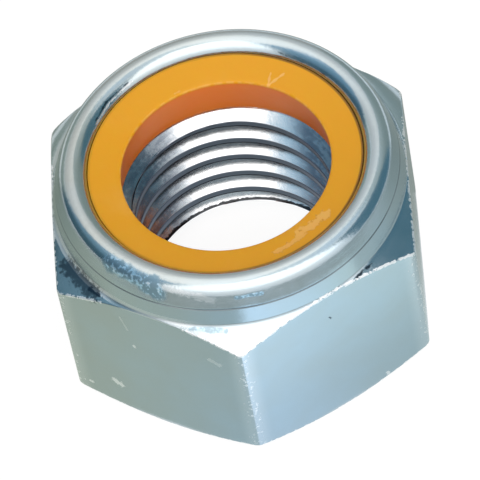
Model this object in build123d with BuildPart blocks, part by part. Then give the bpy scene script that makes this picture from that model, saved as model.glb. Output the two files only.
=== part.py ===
"""Hexagon lock nut with a nylon insert, M30 x 3.5, in millimetres.

Two pieces: a steel body, whose collar is rolled inwards at the top, and the nylon ring that
the collar traps. The bearing face lies on z = 0 and the thread's axis is Z. One corner of the
hexagon points to -Y, so two of its flats face +X and -X.
"""

import os
from math import cos, radians, sin, tan

from build123d import *

# Hexagon
ACROSS_FLATS = 46.0  # wrench size
HEIGHT = 30.0  # from the bearing face to the crest of the collar
CORNER_ROUND = 1.2  # of the six upright edges
BEARING_INSET = 1.1  # the flat ring that the nut bears on ends this far inside the flats
CHAMFER_ANGLE = 30.0  # of both corner chamfers, from the bearing face

# Hole, drilled to the thread's minor diameter and countersunk at both ends
THREAD_DIAMETER = 30.0
THREAD_PITCH = 3.5
COUNTERSINK_OVERSIZE = 1.5  # both mouths are this much wider than the thread
COUNTERSINK_ANGLE = 120.0  # included

# Collar
COLLAR_HEIGHT = 5.7  # from the middle of a flat's upper edge to the crest
COLLAR_INSET = 0.1  # its foot lies this far inside the flats
COLLAR_WALL = 2.9  # thickness at its foot
COLLAR_FILLET = 0.8  # round its foot
COLLAR_LEAN = 21.0  # of its rolled part, inwards from upright
CREASE_DEPTH = 3.1  # the line where the rolling tool stopped is this far below the crest
LIP_RADIUS = 1.9  # of the lip's round section
LIP_OVERHANG = 2.1  # the lip reaches this far inwards over the insert
LIP_TURN = 149.0  # its round goes on over the crest for this many degrees
RIM_LENGTH = 1.7  # the collar's cut end faces the insert for this far below the round
RIM_LEAN = 8.0  # of the cut end, outwards from upright
LIP_CURL = 55.0  # of the collar's inside, inwards from upright under the lip

# Nylon insert, in a recess with a flat floor
RECESS_DEPTH = 8.4  # from the crest to the floor that the insert sits on
INSERT_CLEARANCE = 0.1  # the least room between the insert and the collar
INSERT_UNDERSIZE = 3.0  # its bore is this much narrower than the thread, so that a bolt bites
INSERT_TAPER = 1.8  # the squeezed bore is this much wider at the bottom than at the top
INSERT_EDGE_DEPTH = 2.2  # its inner top edge is this far below the crest
INSERT_RIM_DEPTH = 1.4  # and its top meets the lip this far below the crest
INSERT_EDGE_BREAK = 0.3  # chamfer of its inner top edge

# Hexagon and hole, worked out from them
flat_radius = ACROSS_FLATS / 2
outside_radius = flat_radius / cos(radians(30)) + 1  # just clear of the corners
bearing_radius = flat_radius - BEARING_INSET
chamfer_slope = tan(radians(CHAMFER_ANGLE))
floor_z = HEIGHT - RECESS_DEPTH
thread_depth = 5 / 8 * THREAD_PITCH * cos(radians(30))  # of the basic 60 degree profile
minor_radius = THREAD_DIAMETER / 2 - thread_depth
inside_radius = minor_radius - 1  # just inside the drilled hole
countersink_radius = (THREAD_DIAMETER + COUNTERSINK_OVERSIZE) / 2
countersink_depth = (countersink_radius - inside_radius) / tan(radians(COUNTERSINK_ANGLE / 2))

# Outside of the collar: up from its foot to the crease, then tangent to the lip
foot_radius = flat_radius - COLLAR_INSET
recess_radius = foot_radius - COLLAR_WALL
lip_x = recess_radius - LIP_OVERHANG + LIP_RADIUS
lip_z = HEIGHT - LIP_RADIUS
crease_z = HEIGHT - CREASE_DEPTH
tangent_x = lip_x + LIP_RADIUS * cos(radians(COLLAR_LEAN))
tangent_z = lip_z + LIP_RADIUS * sin(radians(COLLAR_LEAN))
crease_x = tangent_x + (tangent_z - crease_z) * tan(radians(COLLAR_LEAN))

# Inside of the collar: the cut end, then a cone that leads out to the recess wall
round_end = radians(COLLAR_LEAN + LIP_TURN)
round_end_x = lip_x + LIP_RADIUS * cos(round_end)
round_end_z = lip_z + LIP_RADIUS * sin(round_end)
rim_x = round_end_x + RIM_LENGTH * sin(radians(RIM_LEAN))
rim_z = round_end_z - RIM_LENGTH * cos(radians(RIM_LEAN))
bend_z = rim_z - (recess_radius - rim_x) / tan(radians(LIP_CURL))


def lower_chamfer(x):
    """Height of the lower corner chamfer at this radius."""
    return (x - bearing_radius) * chamfer_slope


def upper_chamfer(x):
    """Height of the upper corner chamfer at this radius."""
    return HEIGHT - COLLAR_HEIGHT - (x - flat_radius) * chamfer_slope


# Drilled hexagon bar, trimmed by the turned outline
with BuildPart() as nut_body:
    with BuildSketch():
        hexagon = RegularPolygon(flat_radius, 6, major_radius=False, rotation=30)
        fillet(hexagon.vertices(), radius=CORNER_ROUND)
        Circle(minor_radius, mode=Mode.SUBTRACT)
    extrude(amount=HEIGHT)

    with BuildSketch(Plane.XZ):
        with BuildLine():
            foot = (foot_radius, upper_chamfer(foot_radius))
            Polyline(
                (inside_radius, countersink_depth),
                (countersink_radius, 0),
                (bearing_radius, 0),
                (outside_radius, lower_chamfer(outside_radius)),
                (outside_radius, upper_chamfer(outside_radius)),
                foot,
                (crease_x, crease_z),
                (tangent_x, tangent_z),
            )
            CenterArc((lip_x, lip_z), LIP_RADIUS, COLLAR_LEAN, LIP_TURN)
            Polyline(
                (round_end_x, round_end_z),
                (rim_x, rim_z),
                (recess_radius, bend_z),
                (recess_radius, floor_z),
                (countersink_radius, floor_z),
                (inside_radius, floor_z - countersink_depth),
                (inside_radius, countersink_depth),
            )
        make_face()
        fillet(vertices().sort_by_distance(foot)[0], radius=COLLAR_FILLET)
    revolve(axis=Axis.Z, mode=Mode.INTERSECT)

# The ring sits on the recess floor. Its shoulder and the hollow that the lip has pressed into it
# keep to the same corners as the collar's inside, moved inwards and down.
with BuildPart() as nylon_insert:
    with BuildSketch(Plane.XZ):
        with BuildLine():
            bore_radius = (THREAD_DIAMETER - INSERT_UNDERSIZE) / 2
            top_edge = (bore_radius, HEIGHT - INSERT_EDGE_DEPTH)
            Polyline(
                (round_end_x - INSERT_CLEARANCE, HEIGHT - INSERT_RIM_DEPTH),
                top_edge,
                (bore_radius + INSERT_TAPER / 2, floor_z),
                (recess_radius - INSERT_CLEARANCE, floor_z),
                (recess_radius - INSERT_CLEARANCE, bend_z - INSERT_CLEARANCE),
                (rim_x - INSERT_CLEARANCE, rim_z - INSERT_CLEARANCE),
                close=True,
            )
        make_face()
        chamfer(vertices().sort_by_distance(top_edge)[0], length=INSERT_EDGE_BREAK)
    revolve(axis=Axis.Z)

nut_body.part.label = "nut_body"
nylon_insert.part.label = "nylon_insert"

os.makedirs("parts", exist_ok=True)
export_step(nut_body.part, "parts/nut_body.step")
export_step(nylon_insert.part, "parts/nylon_insert.step")
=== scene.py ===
"""Visual model of a hexagon lock nut with a nylon insert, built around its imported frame.

Laid out as an add-on: the property groups hold the sizes and colours, each operator makes one
piece or the studio, and main() runs them in order. Lengths are in metres, but the materials work
in millimetres. The bearing face lies on z = 0, the thread's axis is Z and one corner of the
hexagon points to -Y.
"""

from math import cos, pi, radians, sin, tan

import bpy
import numpy as np
from mathutils import Matrix, Vector


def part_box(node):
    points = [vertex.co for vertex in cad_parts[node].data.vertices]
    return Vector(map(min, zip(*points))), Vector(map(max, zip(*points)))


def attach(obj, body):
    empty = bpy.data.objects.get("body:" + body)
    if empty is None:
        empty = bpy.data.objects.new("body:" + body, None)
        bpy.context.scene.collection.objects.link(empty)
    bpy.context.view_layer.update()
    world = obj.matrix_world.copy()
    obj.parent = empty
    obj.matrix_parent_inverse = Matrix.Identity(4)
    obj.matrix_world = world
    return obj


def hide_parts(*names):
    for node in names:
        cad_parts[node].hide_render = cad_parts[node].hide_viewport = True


bl_info = {
    "name": "Nylon insert lock nut",
    "version": (1, 0, 0),
    "blender": (4, 5, 0),
    "location": "3D View > Sidebar > Lock Nut",
    "description": "Makes an M30 hexagon lock nut with a nylon insert, and a studio for it",
    "category": "Object",
}

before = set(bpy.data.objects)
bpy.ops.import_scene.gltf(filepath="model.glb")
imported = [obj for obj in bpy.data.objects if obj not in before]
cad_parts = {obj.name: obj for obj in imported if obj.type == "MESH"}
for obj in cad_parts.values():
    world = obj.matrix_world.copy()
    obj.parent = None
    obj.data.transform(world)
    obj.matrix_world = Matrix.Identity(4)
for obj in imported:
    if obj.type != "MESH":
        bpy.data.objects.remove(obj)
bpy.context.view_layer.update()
body_low, body_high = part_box("nut_body")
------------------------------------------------
:: REQUIRED TASK ::
Starting with the line that contains "# The ring sits", repeat each line exactly, and stop once the line that contains "if empty is" has been repeated.

:: WRITTEN SOLUTION ::
# The ring sits on the recess floor. Its shoulder and the hollow that the lip has pressed into it
# keep to the same corners as the collar's inside, moved inwards and down.
with BuildPart() as nylon_insert:
    with BuildSketch(Plane.XZ):
        with BuildLine():
            bore_radius = (THREAD_DIAMETER - INSERT_UNDERSIZE) / 2
            top_edge = (bore_radius, HEIGHT - INSERT_EDGE_DEPTH)
            Polyline(
                (round_end_x - INSERT_CLEARANCE, HEIGHT - INSERT_RIM_DEPTH),
                top_edge,
                (bore_radius + INSERT_TAPER / 2, floor_z),
                (recess_radius - INSERT_CLEARANCE, floor_z),
                (recess_radius - INSERT_CLEARANCE, bend_z - INSERT_CLEARANCE),
                (rim_x - INSERT_CLEARANCE, rim_z - INSERT_CLEARANCE),
                close=True,
            )
        make_face()
        chamfer(vertices().sort_by_distance(top_edge)[0], length=INSERT_EDGE_BREAK)
    revolve(axis=Axis.Z)

nut_body.part.label = "nut_body"
nylon_insert.part.label = "nylon_insert"

os.makedirs("parts", exist_ok=True)
export_step(nut_body.part, "parts/nut_body.step")
export_step(nylon_insert.part, "parts/nylon_insert.step")
=== scene.py ===
"""Visual model of a hexagon lock nut with a nylon insert, built around its imported frame.

Laid out as an add-on: the property groups hold the sizes and colours, each operator makes one
piece or the studio, and main() runs them in order. Lengths are in metres, but the materials work
in millimetres. The bearing face lies on z = 0, the thread's axis is Z and one corner of the
hexagon points to -Y.
"""

from math import cos, pi, radians, sin, tan

import bpy
import numpy as np
from mathutils import Matrix, Vector


def part_box(node):
    points = [vertex.co for vertex in cad_parts[node].data.vertices]
    return Vector(map(min, zip(*points))), Vector(map(max, zip(*points)))


def attach(obj, body):
    empty = bpy.data.objects.get("body:" + body)
    if empty is None:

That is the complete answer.